Turning around, I head back to my car, believing this is the end of my journey. I carefully hop to the solid surfaces amid the soft lake floor. As I walk back, I scan the landscape: breathtaking. The sun makes sharp reflections on the water’s surface; the land is full of surprises such as shells and fossils of new and ancient creatures. Mountain and Sea, Mountain and Lake … my thoughts are disrupted, I see something new, a spring.
Many times I have been to the Great Salt Lake; this time I have found a spring. It is a small area, about one hundred square feet, raised above the surrounding land. I circle the area many times, questioning, though mostly in awe. I have found nothing like this before on this island, a spring, in a lake. I locate the spot where the water is erupting from the ground; it is crystal clear. I am anxious to discover what is troubling my thoughts, salty or not? I submerge my finger into the water: it is cold. Finger to mouth, salty. A salty spring amid a Great Salt Lake, my thoughts run wild. I watch as algae floats in tiny waterways, the banks supported by soft rock. Over the edge of the soft cliffs are miniature waterfalls; the surrounding land has dwarfed this separate landscape. I wish I were smaller, on a boat perhaps, floating in these waterways.

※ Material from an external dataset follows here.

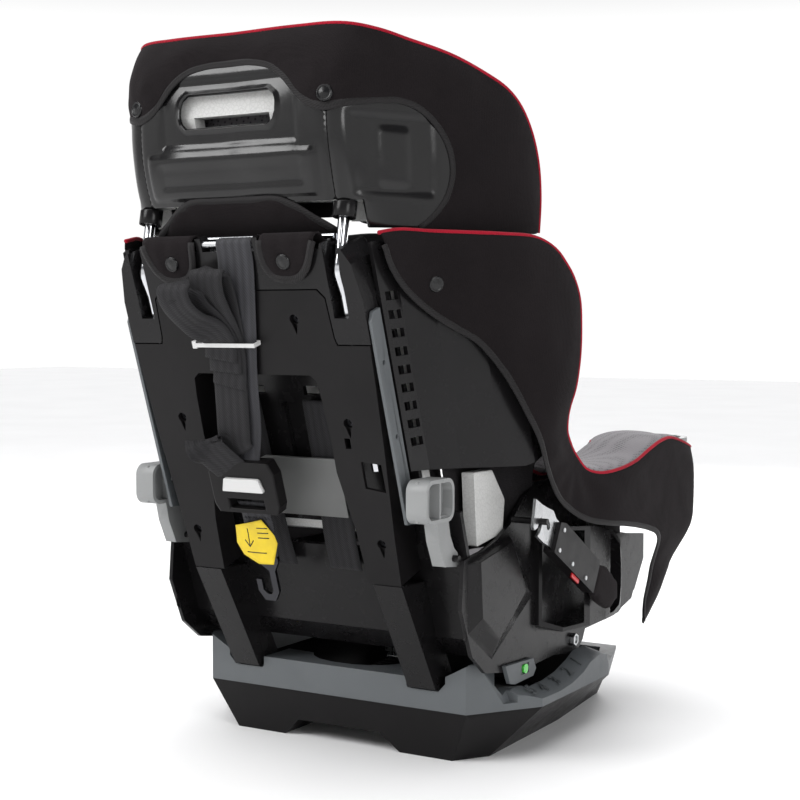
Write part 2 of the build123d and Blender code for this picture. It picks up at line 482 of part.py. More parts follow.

As the sun descends low into the horizon the air becomes cooler, the tiny landscape within the vast surroundings now stained orange and purple form the setting sun. It is time to leave. Today I have found something new, something I haven’t noticed before. I wonder how many people know of it. I leave feeling filled with wonder, my soul fed today. Finding such a unique place allows me to visit it over and over again in my mind. I wonder what I will find during my next visit to The Great Salt Lake, as old discoveries intrigue me to find new ones.